The Human Cost of Economic Recession The massacre’s victims are job seekers, not abstractions, tying atrocity to real‑world scarcity. The Human Cost of Economic Recession frames the story as a community trauma, where systemic failure leaves people exposed to opportunistic violence.

Loneliness and Isolation Loneliness and Isolation cut both ways: Hodges’s solitude nearly kills him, while Brady’s festers into homicidal obsession. The difference is connection—found family pulls Hodges back; isolation drives Brady deeper into self‑mythology and harm.
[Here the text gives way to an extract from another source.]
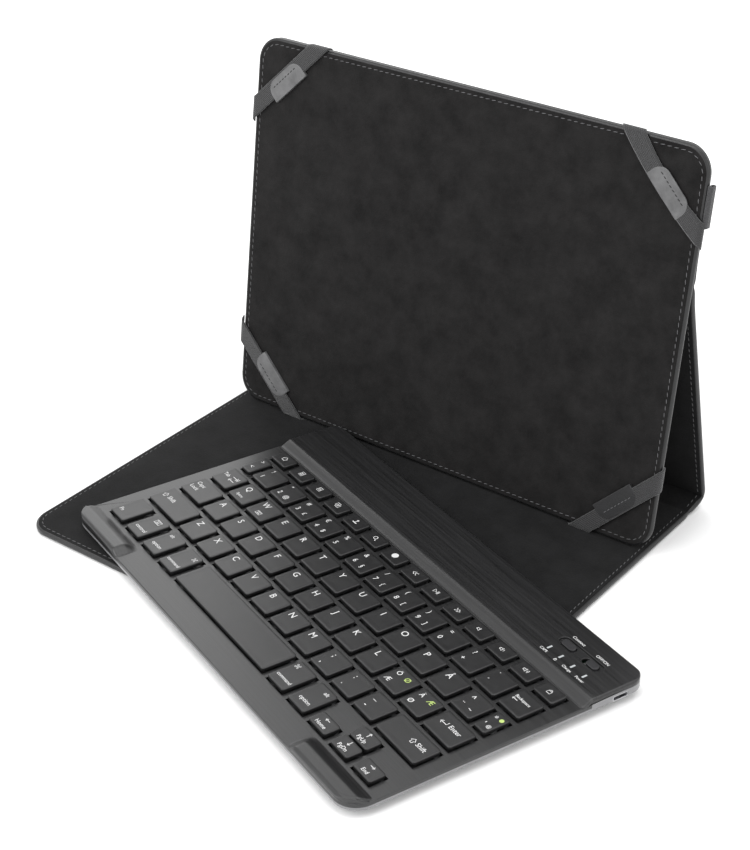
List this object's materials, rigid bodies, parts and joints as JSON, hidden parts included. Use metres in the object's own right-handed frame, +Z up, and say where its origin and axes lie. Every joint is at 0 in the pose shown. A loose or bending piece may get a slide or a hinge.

Technology and Modern Crime The novel shows how digital anonymity and consumer tech can amplify threat: stolen codes, hidden surveillance, weaponized chat rooms. But it also arms the heroes, who use the same tools to trace, bait, and finally stop the killer.


Literary Significance

Mr. Mercedes marks Stephen King’s assured leap into hard‑boiled crime, trading the supernatural for the terrors of the everyday—and winning the 2015 Edgar Award for Best Novel in the process. Its taut structure, dual point of view, and lived‑in characters make the chase feel both propulsive and intimate. Most enduring is Holly Gibney, whose singular voice and growth turned a supporting role into one of King’s great recurring presences across the Bill Hodges Trilogy, the novella If It Bleeds, and The Outsider. The book’s legacy lies in how it marries genre thrills to humane attention: brutality confronted by empathy, procedure warmed by friendship.


Historical Context

Set in the shadow of the 2008 financial collapse, the novel’s opening at a job fair underscores how economic precarity magnifies vulnerability. King turns the Great Recession from backdrop into engine: the crowd is there because the system failed them; the killer strikes where hope has gathered. By rooting horror in a specific social moment, the book becomes both a pulse‑pounding pursuit and a lament for communities on the brink—making the crime not just personal malice but an assault on an already strained public.